= DIRECTION =
Repeat the entire listing exactly as written.

= STORED DATA =
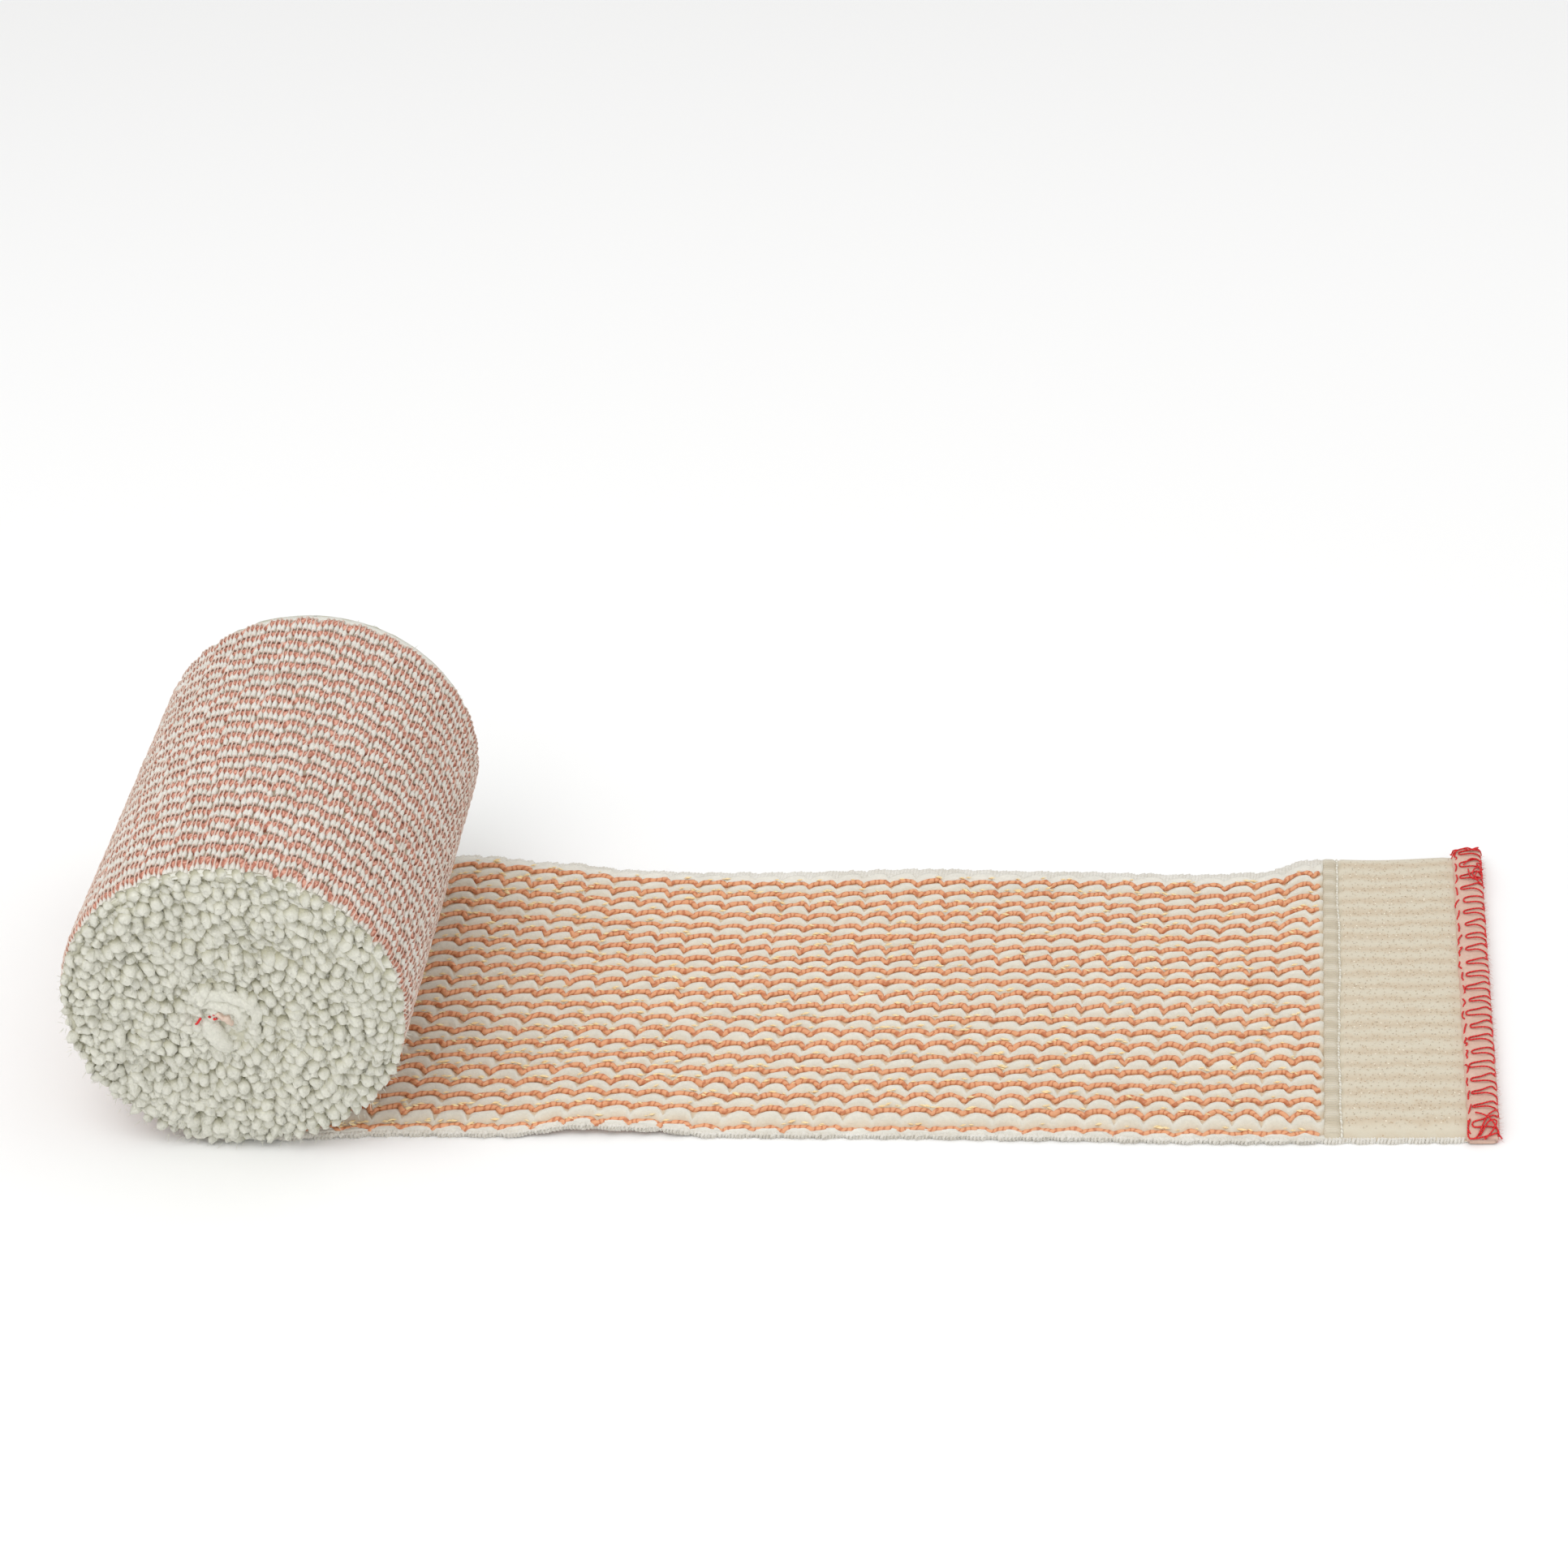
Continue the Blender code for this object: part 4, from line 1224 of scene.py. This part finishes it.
# Core
# The strip's inner end is bound like its outer one and folded in on itself at the middle of the roll.
# Only its pinkish fold and a few ends of red thread show between the tufts.
fold_reach = 0.0023
fold_rise = 0.0018
fold_steps = 60
fold_sides = 16
fold_end = roll_width / 2 - 0.0006
fold_along = np.linspace(-fold_end, fold_end, fold_steps)[:, None]
fold_turn = np.arange(fold_sides)[None] * math.tau / fold_sides
fold_swell = 1 + 0.08 * np.cos(fold_along / 0.0044 * math.tau) + 0.10 * np.cos(2 * fold_turn + 0.6)
fold_close = np.clip((roll_width / 2 - 0.0005 - np.abs(fold_along)) / 0.0016, 0, 1) ** 0.5
fold_x = fold_reach * fold_swell * fold_close * np.cos(fold_turn)
fold_z = fold_rise * fold_swell * fold_close * np.sin(fold_turn)
fold_points = (core_middle + fold_x[..., None] * sideways + fold_along[..., None] * roll_across
               + fold_z[..., None] * upward)
fold_faces = grid_faces(fold_steps, fold_sides, closed=True)
fold_finish, tree, shader, fibres = cotton_finish("core_fold", (0.80, 0.67, 0.57), (0.68, 0.50, 0.40),
                                                  700, 0.0004)
fold = mesh_piece("core_fold", fold_points.reshape(-1, 3), fold_faces, fold_finish)
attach(fold, "root")
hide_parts("core_overlock")

core_lips = {
    # sideways, upward and outward place of each soft lip's stops and its half width, in millimetres
    "outer_lip": ((-5.4, 4.0, -0.6, 0.7), (-3.6, 6.2, 0.4, 1.2), (0.3, 6.9, 0.6, 1.3), (4.6, 6.2, 0.6, 1.3),
                  (7.2, 4.2, 0.5, 1.2), (7.2, 1.6, 0.3, 1.0), (4.9, 0.0, -0.4, 0.6)),
    "inner_lip": ((-3.6, 3.0, -0.3, 0.7), (-2.2, 4.5, 0.4, 1.1), (0.8, 4.9, 0.7, 1.3), (3.8, 4.0, 0.7, 1.3),
                  (4.9, 2.2, 0.5, 1.2), (3.9, 0.5, -0.3, 0.7)),
    "peach_lip": ((-1.6, 2.6, 0.5, 0.5), (0.4, 3.0, 0.9, 0.8), (2.2, 2.0, 0.8, 0.8), (2.9, 0.2, 0.2, 0.5)),
    "tongue": ((-2.2, 1.4, 0.0, 1.2), (-1.4, 0.4, 0.6, 1.8), (-0.4, -1.8, 0.7, 2.0), (1.0, -3.8, 0.4, 1.9),
               (2.4, -5.4, -0.5, 1.3)),
}
lip_sides = 16
lip_fray = 0.0018
lip_grain = 600.0


def core_path(line, side):
    """A line of stops round the core, set on one end of the roll."""
    outward = roll_across * side * (roll_width / 2 + line[:, 2:3])
    return core_middle + line[:, :1] * sideways + line[:, 1:2] * upward + outward


for lip_name, stops in core_lips.items():
    line = flowing(np.array(stops) / 1000, 9)
    # Except the peach lip, the lips take the tufts' painted light and shade, near its light end.
    finish = fold_finish if lip_name == "peach_lip" else tuft_finish
    for side_name, side in (("near", -1), ("far", 1)):
        lip = thread_piece(f"core_{lip_name}_{side_name}", core_path(line, side)[None], line[None, :, 3],
                           lip_sides, finish, {"tip": 0.9}, fray=lip_fray, grain=lip_grain)
        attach(lip, "root")

core_ends = (
    # sideways, upward and outward place of each thread's stops, in millimetres from the fold's middle
    ((-3.7, 0.6, 1.2), (-3.2, 1.4, 2.0), (-2.5, 2.4, 1.8)),
    ((-1.2, 2.3, 1.1), (-0.9, 2.7, 1.7), (-0.7, 2.2, 1.1)),
    ((-0.4, 2.9, 1.1), (-0.1, 3.3, 1.8), (0.1, 2.8, 1.1)),
    ((-0.3, 2.0, 1.1), (0.0, 2.3, 1.8), (0.3, 2.0, 1.1)),
    ((0.6, 2.9, 1.1), (0.8, 3.1, 1.7), (1.0, 2.7, 1.1)),
)
for number, stops in enumerate(core_ends):
    line = flowing(np.array(stops) / 1000, 5)
    for side_name, side in (("near", -1), ("far", 1)):
        piece = red_thread(f"core_thread_{side_name}_{number}", core_path(line, side),
                           core_thread_thickness, 6)
        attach(piece, "root")

bpy.context.view_layer.update()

= OUTPUT =
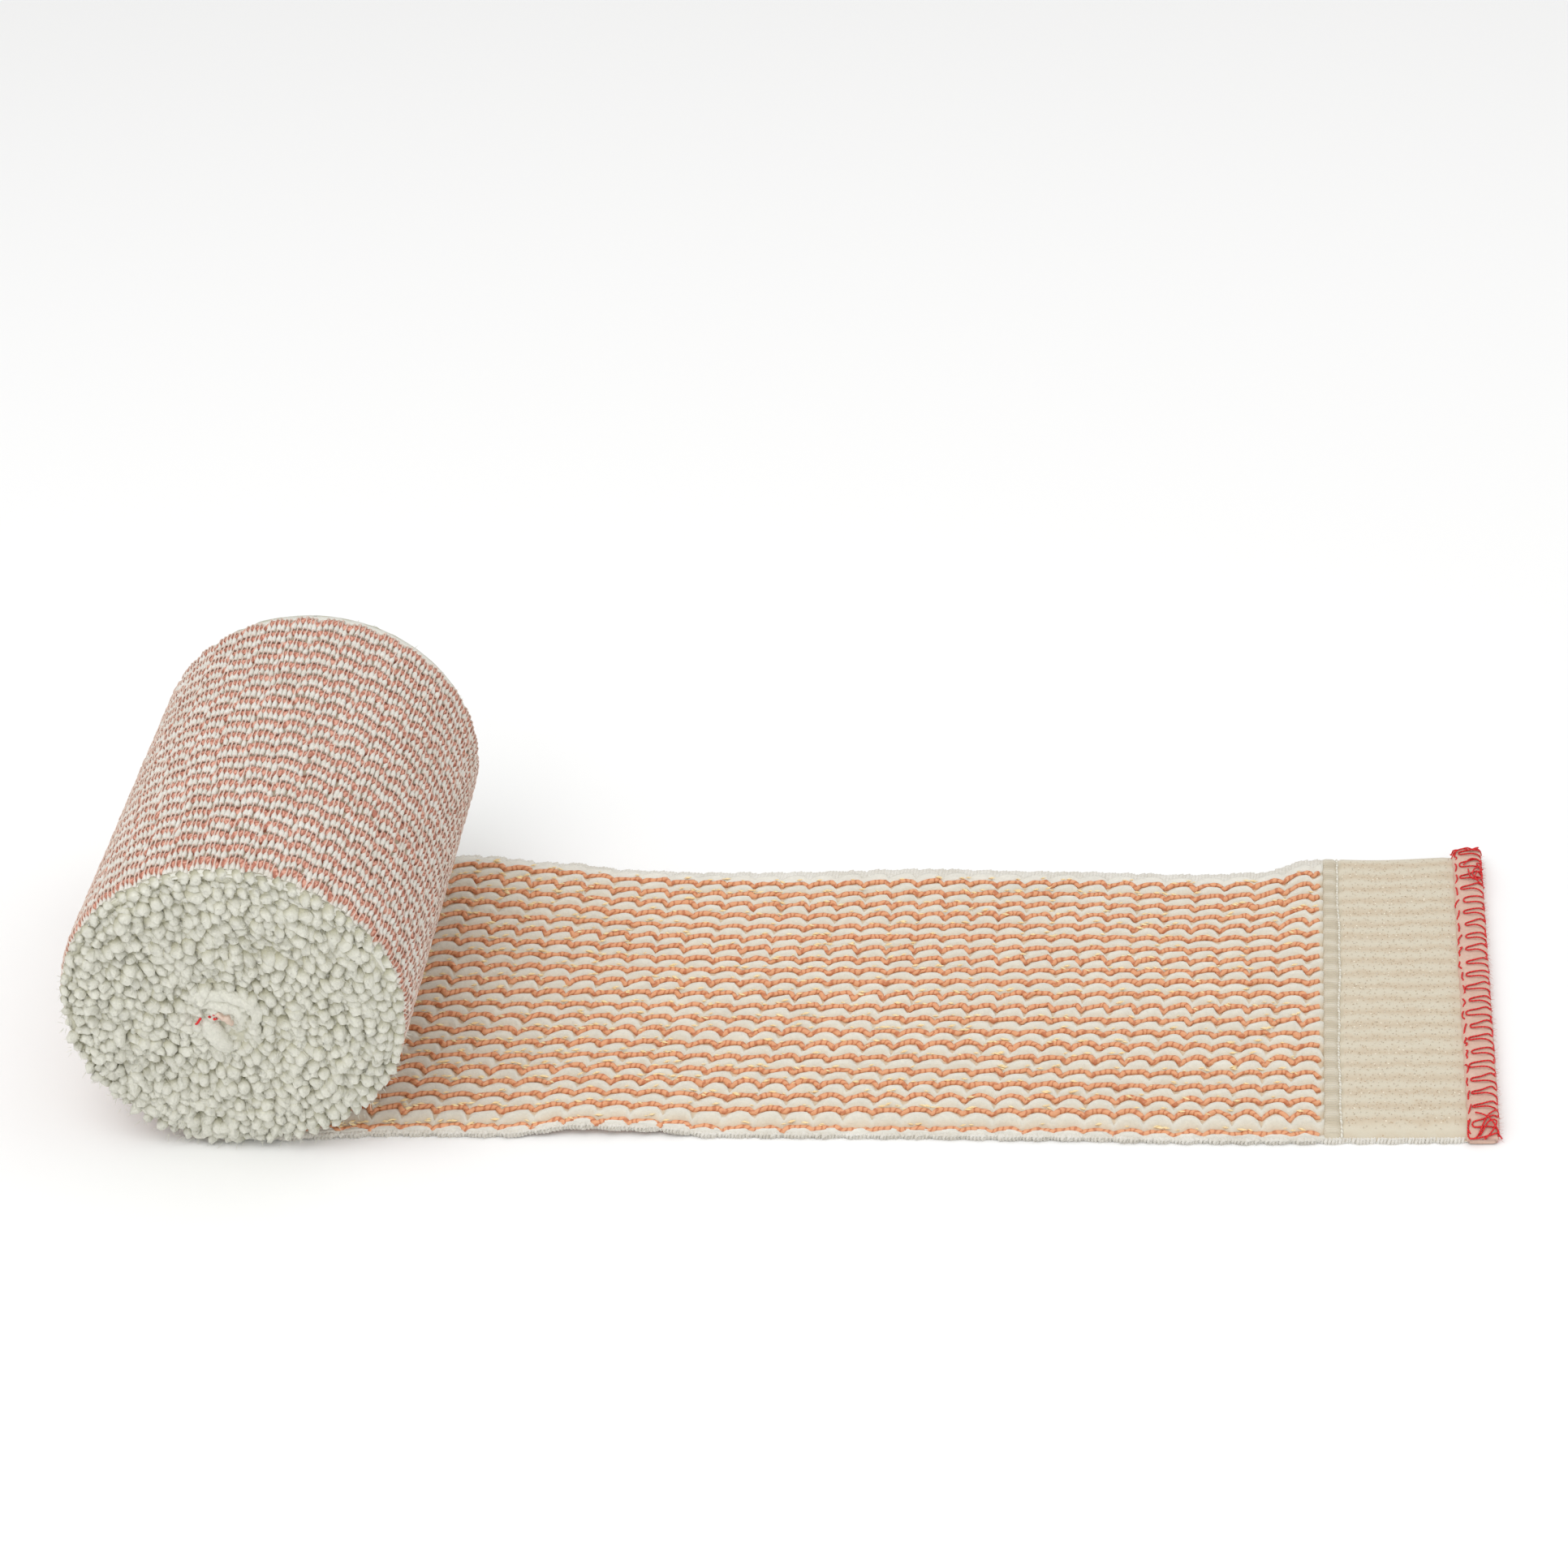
Continue the Blender code for this object: part 4, from line 1224 of scene.py. This part finishes it.
# Core
# The strip's inner end is bound like its outer one and folded in on itself at the middle of the roll.
# Only its pinkish fold and a few ends of red thread show between the tufts.
fold_reach = 0.0023
fold_rise = 0.0018
fold_steps = 60
fold_sides = 16
fold_end = roll_width / 2 - 0.0006
fold_along = np.linspace(-fold_end, fold_end, fold_steps)[:, None]
fold_turn = np.arange(fold_sides)[None] * math.tau / fold_sides
fold_swell = 1 + 0.08 * np.cos(fold_along / 0.0044 * math.tau) + 0.10 * np.cos(2 * fold_turn + 0.6)
fold_close = np.clip((roll_width / 2 - 0.0005 - np.abs(fold_along)) / 0.0016, 0, 1) ** 0.5
fold_x = fold_reach * fold_swell * fold_close * np.cos(fold_turn)
fold_z = fold_rise * fold_swell * fold_close * np.sin(fold_turn)
fold_points = (core_middle + fold_x[..., None] * sideways + fold_along[..., None] * roll_across
               + fold_z[..., None] * upward)
fold_faces = grid_faces(fold_steps, fold_sides, closed=True)
fold_finish, tree, shader, fibres = cotton_finish("core_fold", (0.80, 0.67, 0.57), (0.68, 0.50, 0.40),
                                                  700, 0.0004)
fold = mesh_piece("core_fold", fold_points.reshape(-1, 3), fold_faces, fold_finish)
attach(fold, "root")
hide_parts("core_overlock")

core_lips = {
    # sideways, upward and outward place of each soft lip's stops and its half width, in millimetres
    "outer_lip": ((-5.4, 4.0, -0.6, 0.7), (-3.6, 6.2, 0.4, 1.2), (0.3, 6.9, 0.6, 1.3), (4.6, 6.2, 0.6, 1.3),
                  (7.2, 4.2, 0.5, 1.2), (7.2, 1.6, 0.3, 1.0), (4.9, 0.0, -0.4, 0.6)),
    "inner_lip": ((-3.6, 3.0, -0.3, 0.7), (-2.2, 4.5, 0.4, 1.1), (0.8, 4.9, 0.7, 1.3), (3.8, 4.0, 0.7, 1.3),
                  (4.9, 2.2, 0.5, 1.2), (3.9, 0.5, -0.3, 0.7)),
    "peach_lip": ((-1.6, 2.6, 0.5, 0.5), (0.4, 3.0, 0.9, 0.8), (2.2, 2.0, 0.8, 0.8), (2.9, 0.2, 0.2, 0.5)),
    "tongue": ((-2.2, 1.4, 0.0, 1.2), (-1.4, 0.4, 0.6, 1.8), (-0.4, -1.8, 0.7, 2.0), (1.0, -3.8, 0.4, 1.9),
               (2.4, -5.4, -0.5, 1.3)),
}
lip_sides = 16
lip_fray = 0.0018
lip_grain = 600.0


def core_path(line, side):
    """A line of stops round the core, set on one end of the roll."""
    outward = roll_across * side * (roll_width / 2 + line[:, 2:3])
    return core_middle + line[:, :1] * sideways + line[:, 1:2] * upward + outward


for lip_name, stops in core_lips.items():
    line = flowing(np.array(stops) / 1000, 9)
    # Except the peach lip, the lips take the tufts' painted light and shade, near its light end.
    finish = fold_finish if lip_name == "peach_lip" else tuft_finish
    for side_name, side in (("near", -1), ("far", 1)):
        lip = thread_piece(f"core_{lip_name}_{side_name}", core_path(line, side)[None], line[None, :, 3],
                           lip_sides, finish, {"tip": 0.9}, fray=lip_fray, grain=lip_grain)
        attach(lip, "root")

core_ends = (
    # sideways, upward and outward place of each thread's stops, in millimetres from the fold's middle
    ((-3.7, 0.6, 1.2), (-3.2, 1.4, 2.0), (-2.5, 2.4, 1.8)),
    ((-1.2, 2.3, 1.1), (-0.9, 2.7, 1.7), (-0.7, 2.2, 1.1)),
    ((-0.4, 2.9, 1.1), (-0.1, 3.3, 1.8), (0.1, 2.8, 1.1)),
    ((-0.3, 2.0, 1.1), (0.0, 2.3, 1.8), (0.3, 2.0, 1.1)),
    ((0.6, 2.9, 1.1), (0.8, 3.1, 1.7), (1.0, 2.7, 1.1)),
)
for number, stops in enumerate(core_ends):
    line = flowing(np.array(stops) / 1000, 5)
    for side_name, side in (("near", -1), ("far", 1)):
        piece = red_thread(f"core_thread_{side_name}_{number}", core_path(line, side),
                           core_thread_thickness, 6)
        attach(piece, "root")

bpy.context.view_layer.update()